石壁に百合の花咲く

いちレズビアンの個人的メモ。

『オクターヴ(2)』(秋山はる、講談社)感想

オクターヴ(2) (アフタヌーンKC)

オクターヴ(2) (アフタヌーンKC)

予想はしててもけっこう衝撃的

元アイドルの「雪乃」と、年上の売れないミュージシャン「節子」の恋を描く話題作、第2巻。最後の数ページで急転直下の展開があり、これは賛否両論分かれるだろうな、と思います。とは言え、いずれこういうシークエンスが描かれるだろうということは1巻からずっと暗示されており、早いか遅いかだけの問題だとも思うんですけれども。あたしとしてはあの展開は「アリ」で、それ自体よりも「そこから先がどうなっていくのか」の方がこの作品のポイントだと思っています。節子の意外な子供っぽさも描かれ始めているだけに、余計に胸が痛む情勢ではあるんですが、心を鎮めて粛々と3巻を待ちたいです。この巻ではその他に雪乃の親友「鴨ちゃん」のホモフォビアなどもうまく描かれており、1巻に劣らずリアル感ある作品だと感じました。

急転直下の展開

ネタバレ防止のため、巻末で具体的に何が起こるかは伏せます。ただしこれ、衝撃的ではあるけれども、じゅうぶん予測可能な出来事ではあるんですよね。1巻でも既に伏線は張られていましたし、2巻でも、コンビニ帰りのとある1件の後で雪乃が

グロ……グロいってそれ……

とか言いながらも

なんだか――体が熱いんです

と欲情している、というあからさまな伏線(p. 36)がありますし。いつかはこうなるはずだったことがついに来た、という感じかな。あの急激な流れが納得いかない人もいるかもしれませんが、あたしはあれはかえってリアルでいいと思います。
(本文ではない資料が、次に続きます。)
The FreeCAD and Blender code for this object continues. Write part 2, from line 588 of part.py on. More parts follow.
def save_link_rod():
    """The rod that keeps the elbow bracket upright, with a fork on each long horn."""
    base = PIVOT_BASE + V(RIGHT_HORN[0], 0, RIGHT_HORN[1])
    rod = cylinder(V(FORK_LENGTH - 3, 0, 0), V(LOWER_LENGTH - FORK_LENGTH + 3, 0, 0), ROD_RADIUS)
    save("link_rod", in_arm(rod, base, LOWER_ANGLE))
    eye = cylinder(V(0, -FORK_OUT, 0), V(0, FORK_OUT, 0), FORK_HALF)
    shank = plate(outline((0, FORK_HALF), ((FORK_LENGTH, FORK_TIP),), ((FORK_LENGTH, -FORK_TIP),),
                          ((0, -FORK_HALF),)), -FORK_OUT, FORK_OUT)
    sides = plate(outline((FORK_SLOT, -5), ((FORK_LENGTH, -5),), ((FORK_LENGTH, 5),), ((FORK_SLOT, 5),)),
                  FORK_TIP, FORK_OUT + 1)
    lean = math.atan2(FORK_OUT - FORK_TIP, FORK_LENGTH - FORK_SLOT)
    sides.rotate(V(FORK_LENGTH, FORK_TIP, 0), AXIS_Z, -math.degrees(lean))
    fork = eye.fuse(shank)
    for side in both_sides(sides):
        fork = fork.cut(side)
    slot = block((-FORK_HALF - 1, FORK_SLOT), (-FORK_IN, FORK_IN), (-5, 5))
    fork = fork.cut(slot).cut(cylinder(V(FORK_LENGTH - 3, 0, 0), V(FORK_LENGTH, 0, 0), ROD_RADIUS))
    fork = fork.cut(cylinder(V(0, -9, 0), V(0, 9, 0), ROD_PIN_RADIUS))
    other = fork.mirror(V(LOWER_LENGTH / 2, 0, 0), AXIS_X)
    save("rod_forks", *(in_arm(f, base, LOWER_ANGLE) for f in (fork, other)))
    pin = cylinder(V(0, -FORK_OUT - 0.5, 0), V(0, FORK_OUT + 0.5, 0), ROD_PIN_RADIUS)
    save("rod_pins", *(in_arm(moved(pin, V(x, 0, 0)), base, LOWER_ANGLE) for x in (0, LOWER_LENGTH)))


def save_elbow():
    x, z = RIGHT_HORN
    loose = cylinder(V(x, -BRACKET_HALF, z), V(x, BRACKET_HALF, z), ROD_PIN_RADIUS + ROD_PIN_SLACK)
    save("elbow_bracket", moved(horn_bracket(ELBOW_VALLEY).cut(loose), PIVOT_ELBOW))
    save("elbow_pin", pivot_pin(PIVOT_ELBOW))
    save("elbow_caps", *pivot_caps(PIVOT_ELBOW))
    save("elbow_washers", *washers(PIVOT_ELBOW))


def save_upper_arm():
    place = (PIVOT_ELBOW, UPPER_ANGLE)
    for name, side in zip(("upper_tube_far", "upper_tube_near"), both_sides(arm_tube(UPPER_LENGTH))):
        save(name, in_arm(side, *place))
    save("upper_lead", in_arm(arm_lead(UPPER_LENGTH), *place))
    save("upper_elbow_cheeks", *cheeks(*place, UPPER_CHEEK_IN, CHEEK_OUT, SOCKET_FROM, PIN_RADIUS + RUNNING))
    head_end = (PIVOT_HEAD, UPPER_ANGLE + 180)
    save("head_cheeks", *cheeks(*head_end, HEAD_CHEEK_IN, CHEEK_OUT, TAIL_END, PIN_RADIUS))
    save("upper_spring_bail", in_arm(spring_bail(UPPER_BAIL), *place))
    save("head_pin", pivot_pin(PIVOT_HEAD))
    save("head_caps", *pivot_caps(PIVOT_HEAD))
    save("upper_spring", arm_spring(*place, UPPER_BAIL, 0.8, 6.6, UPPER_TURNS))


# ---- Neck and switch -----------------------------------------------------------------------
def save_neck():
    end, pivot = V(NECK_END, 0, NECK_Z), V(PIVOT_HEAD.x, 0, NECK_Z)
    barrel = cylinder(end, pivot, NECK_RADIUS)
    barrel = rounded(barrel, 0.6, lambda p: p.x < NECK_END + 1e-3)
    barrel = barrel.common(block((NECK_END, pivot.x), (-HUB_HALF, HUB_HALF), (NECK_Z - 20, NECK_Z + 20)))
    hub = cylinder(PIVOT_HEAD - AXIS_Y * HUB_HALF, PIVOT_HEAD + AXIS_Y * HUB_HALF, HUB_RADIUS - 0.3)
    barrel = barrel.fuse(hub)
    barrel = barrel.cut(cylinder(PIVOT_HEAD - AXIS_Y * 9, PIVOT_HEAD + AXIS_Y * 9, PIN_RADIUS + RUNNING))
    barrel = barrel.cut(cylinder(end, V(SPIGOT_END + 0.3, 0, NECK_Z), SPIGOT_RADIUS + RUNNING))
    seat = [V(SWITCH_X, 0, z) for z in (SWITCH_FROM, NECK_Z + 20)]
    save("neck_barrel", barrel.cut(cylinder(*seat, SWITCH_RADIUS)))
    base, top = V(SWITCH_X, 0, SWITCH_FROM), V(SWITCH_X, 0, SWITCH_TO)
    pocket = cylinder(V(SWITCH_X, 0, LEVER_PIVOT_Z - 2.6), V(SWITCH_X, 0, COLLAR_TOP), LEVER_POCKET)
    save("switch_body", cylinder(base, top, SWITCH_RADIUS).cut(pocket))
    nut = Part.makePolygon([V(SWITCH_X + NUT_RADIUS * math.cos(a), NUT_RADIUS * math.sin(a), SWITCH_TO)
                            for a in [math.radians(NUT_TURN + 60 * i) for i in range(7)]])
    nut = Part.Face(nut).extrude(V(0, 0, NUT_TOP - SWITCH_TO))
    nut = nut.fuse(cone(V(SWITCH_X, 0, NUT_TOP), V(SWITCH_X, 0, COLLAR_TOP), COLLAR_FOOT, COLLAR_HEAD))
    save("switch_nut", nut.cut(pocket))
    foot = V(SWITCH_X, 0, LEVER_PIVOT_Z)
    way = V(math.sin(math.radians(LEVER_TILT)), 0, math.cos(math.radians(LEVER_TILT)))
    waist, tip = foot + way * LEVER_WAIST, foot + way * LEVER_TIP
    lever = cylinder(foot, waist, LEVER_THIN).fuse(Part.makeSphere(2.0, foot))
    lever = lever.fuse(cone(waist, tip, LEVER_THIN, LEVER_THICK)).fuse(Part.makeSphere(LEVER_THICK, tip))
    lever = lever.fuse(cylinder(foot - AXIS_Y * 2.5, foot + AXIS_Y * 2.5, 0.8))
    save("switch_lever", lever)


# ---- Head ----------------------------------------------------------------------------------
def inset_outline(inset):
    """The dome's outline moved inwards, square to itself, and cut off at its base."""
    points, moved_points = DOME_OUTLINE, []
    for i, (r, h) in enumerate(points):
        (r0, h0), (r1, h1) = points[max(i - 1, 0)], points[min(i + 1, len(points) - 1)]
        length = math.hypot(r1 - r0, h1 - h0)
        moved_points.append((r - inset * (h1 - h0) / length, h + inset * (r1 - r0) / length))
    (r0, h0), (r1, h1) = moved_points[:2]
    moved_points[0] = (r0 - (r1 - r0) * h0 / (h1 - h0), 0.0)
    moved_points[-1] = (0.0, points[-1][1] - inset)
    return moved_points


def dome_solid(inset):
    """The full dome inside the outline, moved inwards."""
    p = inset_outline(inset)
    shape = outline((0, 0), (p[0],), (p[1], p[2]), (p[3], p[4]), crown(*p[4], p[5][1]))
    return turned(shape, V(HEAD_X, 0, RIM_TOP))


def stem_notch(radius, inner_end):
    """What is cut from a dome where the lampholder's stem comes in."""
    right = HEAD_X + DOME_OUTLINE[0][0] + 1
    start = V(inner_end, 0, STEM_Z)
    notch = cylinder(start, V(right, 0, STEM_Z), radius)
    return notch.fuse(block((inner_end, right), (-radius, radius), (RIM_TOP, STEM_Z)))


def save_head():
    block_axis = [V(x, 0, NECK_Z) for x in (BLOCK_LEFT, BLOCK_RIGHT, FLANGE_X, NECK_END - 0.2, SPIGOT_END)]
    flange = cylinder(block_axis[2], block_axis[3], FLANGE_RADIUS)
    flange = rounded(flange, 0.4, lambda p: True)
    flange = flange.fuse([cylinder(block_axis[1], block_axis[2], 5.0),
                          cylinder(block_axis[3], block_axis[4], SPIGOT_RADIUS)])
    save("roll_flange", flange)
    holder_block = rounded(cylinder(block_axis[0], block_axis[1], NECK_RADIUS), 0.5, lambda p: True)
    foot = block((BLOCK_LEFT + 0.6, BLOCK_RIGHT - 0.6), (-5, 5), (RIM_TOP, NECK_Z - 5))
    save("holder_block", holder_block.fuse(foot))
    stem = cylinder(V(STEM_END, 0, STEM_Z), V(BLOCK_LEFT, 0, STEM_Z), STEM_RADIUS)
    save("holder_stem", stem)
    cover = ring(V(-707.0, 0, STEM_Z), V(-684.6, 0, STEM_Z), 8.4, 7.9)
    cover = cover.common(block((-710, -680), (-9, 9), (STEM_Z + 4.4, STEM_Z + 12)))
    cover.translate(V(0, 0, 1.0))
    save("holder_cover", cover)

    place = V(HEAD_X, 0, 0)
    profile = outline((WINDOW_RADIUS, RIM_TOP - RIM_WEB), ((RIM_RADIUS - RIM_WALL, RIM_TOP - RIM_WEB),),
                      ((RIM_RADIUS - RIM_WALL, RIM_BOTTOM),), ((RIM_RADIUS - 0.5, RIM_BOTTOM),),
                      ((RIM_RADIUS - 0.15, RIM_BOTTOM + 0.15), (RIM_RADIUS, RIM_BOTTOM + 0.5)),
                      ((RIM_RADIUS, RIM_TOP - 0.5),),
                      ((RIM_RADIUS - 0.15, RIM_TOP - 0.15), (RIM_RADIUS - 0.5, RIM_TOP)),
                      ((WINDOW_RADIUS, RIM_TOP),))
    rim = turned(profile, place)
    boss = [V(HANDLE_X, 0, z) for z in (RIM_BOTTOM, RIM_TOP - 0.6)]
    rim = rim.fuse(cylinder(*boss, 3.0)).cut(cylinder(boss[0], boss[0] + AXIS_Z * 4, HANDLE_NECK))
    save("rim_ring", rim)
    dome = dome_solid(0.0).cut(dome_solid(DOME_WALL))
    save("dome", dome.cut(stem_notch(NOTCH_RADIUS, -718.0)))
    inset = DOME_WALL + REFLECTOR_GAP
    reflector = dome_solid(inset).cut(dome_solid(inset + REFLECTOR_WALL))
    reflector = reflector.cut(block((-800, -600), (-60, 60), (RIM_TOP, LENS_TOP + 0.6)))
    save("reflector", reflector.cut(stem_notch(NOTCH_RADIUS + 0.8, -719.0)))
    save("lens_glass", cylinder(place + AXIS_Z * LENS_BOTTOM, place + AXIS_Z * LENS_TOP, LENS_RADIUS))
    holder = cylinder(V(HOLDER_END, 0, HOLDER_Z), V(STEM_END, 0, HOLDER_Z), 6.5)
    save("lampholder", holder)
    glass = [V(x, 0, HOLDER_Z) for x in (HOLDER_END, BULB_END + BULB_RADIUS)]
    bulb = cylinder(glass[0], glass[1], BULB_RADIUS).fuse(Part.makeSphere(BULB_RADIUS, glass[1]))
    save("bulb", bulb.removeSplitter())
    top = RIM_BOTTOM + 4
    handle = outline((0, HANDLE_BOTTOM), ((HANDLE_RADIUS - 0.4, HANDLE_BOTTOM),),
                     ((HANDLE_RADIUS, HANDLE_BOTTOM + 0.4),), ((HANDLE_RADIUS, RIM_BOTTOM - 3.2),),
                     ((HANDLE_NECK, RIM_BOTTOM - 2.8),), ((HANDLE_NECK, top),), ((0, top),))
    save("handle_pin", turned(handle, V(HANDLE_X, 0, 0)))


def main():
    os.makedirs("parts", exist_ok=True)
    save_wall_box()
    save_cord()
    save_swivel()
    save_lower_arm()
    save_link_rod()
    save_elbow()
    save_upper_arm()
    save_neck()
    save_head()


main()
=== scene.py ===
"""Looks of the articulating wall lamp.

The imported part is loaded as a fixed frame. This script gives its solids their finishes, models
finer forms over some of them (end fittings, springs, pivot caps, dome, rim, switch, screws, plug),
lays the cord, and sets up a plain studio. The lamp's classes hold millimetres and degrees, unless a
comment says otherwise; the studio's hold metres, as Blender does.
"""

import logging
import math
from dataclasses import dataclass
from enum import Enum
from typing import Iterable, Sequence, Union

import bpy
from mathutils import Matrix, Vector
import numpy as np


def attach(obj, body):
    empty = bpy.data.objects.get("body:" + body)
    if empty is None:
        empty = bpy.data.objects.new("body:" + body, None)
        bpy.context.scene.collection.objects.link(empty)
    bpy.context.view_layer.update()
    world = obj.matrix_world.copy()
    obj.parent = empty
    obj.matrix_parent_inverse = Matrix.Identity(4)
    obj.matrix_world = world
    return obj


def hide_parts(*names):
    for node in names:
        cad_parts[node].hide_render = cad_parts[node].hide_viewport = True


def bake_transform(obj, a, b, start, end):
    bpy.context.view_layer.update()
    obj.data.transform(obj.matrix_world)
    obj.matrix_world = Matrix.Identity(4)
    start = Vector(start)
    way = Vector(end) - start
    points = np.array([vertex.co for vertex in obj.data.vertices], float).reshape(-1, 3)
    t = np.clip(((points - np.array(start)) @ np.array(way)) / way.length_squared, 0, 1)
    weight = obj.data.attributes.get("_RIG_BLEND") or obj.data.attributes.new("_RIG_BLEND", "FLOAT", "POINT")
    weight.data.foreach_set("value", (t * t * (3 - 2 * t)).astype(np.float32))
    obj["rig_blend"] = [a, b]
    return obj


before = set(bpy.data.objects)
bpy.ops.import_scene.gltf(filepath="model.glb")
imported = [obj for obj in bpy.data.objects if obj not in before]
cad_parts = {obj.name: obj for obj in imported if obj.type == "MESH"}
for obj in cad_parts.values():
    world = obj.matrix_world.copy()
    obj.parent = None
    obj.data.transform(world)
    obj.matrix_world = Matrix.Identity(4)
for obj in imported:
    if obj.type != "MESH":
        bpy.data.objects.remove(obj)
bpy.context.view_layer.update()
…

頭ぐるんぐるんで欲情を持て余した状態なんてあんなもんだし、予定調和の中にも意外性をチクリと効かせるという意味でもありでしょう、あれは。

節子の意外な子供っぽさ

1巻では雪乃よりはるかに大人っぽい存在にも見えた節子ですが、この巻では

私 そういうとこ ほんと小学生
執着のあるモンに対して スマートに対処できないっつ――か どうしたらいいのかわかんなくなる

などという台詞(p. 36)もあって、意外に幼い側面を見せています。電車の中での涙(p. 153)なんかも、普段のクールさとはうらはらに、痛々しいほどけなげな感じ。それだけに、2巻ラストの出来事を今後節子がどう受け止めるのかが読めなくて、余計にハラハラさせられました。

リアル感たっぷり

相変わらず、現役レズビアンの目から見てもすごいリアル感にあふれています。たとえば、雪乃の気のいい親友「鴨ちゃん」が悪気なく表出するホモフォビアとか。鴨ちゃんが陽気で優しい人であるだけに、これはとんでもなくリアル。偏見や差別心って、必ずしも陰険で根性悪い人だけが持っているものではありませんからね。それに対して雪乃が、

もしかして私――いろいろ見くびりすぎていた?

とショックを受けるあたり(p. 108)も、いかにも駆け出しレズビアン(いや、雪乃のセクシュアリティはまだ流動的ですけど)という感じで、思わず苦笑してしまいました。あんなもんだよね。恋に浮かれて、いろいろ見くびって、手痛い目に遭うんだよね初心者さんは。

ちなみに雪乃と節子のセックス描写も1巻と同じく繊細で、変なポルノ的表現はなし。むしろ、「不安を埋めようとしてセックスに走る」とか、「実家セックスで声が出せなくて、相手の二の腕に噛みついて我慢する」とか、すごーく現実寄りの、人間くさい描き方になっていると思います。オカズ目的の方には不満かもしれませんが、あたしとしては「ようやく女性同士の行為が、『ヘテロのための鑑賞物』ではなく、ただの『セックス』として描かれる時代が来たんだなあ」と感慨深いです。

まとめ

1巻と同じく、現実味ある描写を丁寧に積み重ねていく作風がとてもよかったです。その現実味もあいまって、ラストの展開が非常に胸に痛い1冊でした。節子の意外と子供っぽい面が徐々に見えてきているだけに、なおさら。序破急で言うとおそらくここが「破」の部分(にさしかかったところ)だと思うので、3巻以降の「急」の部分でどうお話を収束させていくのかに期待がかかるところです。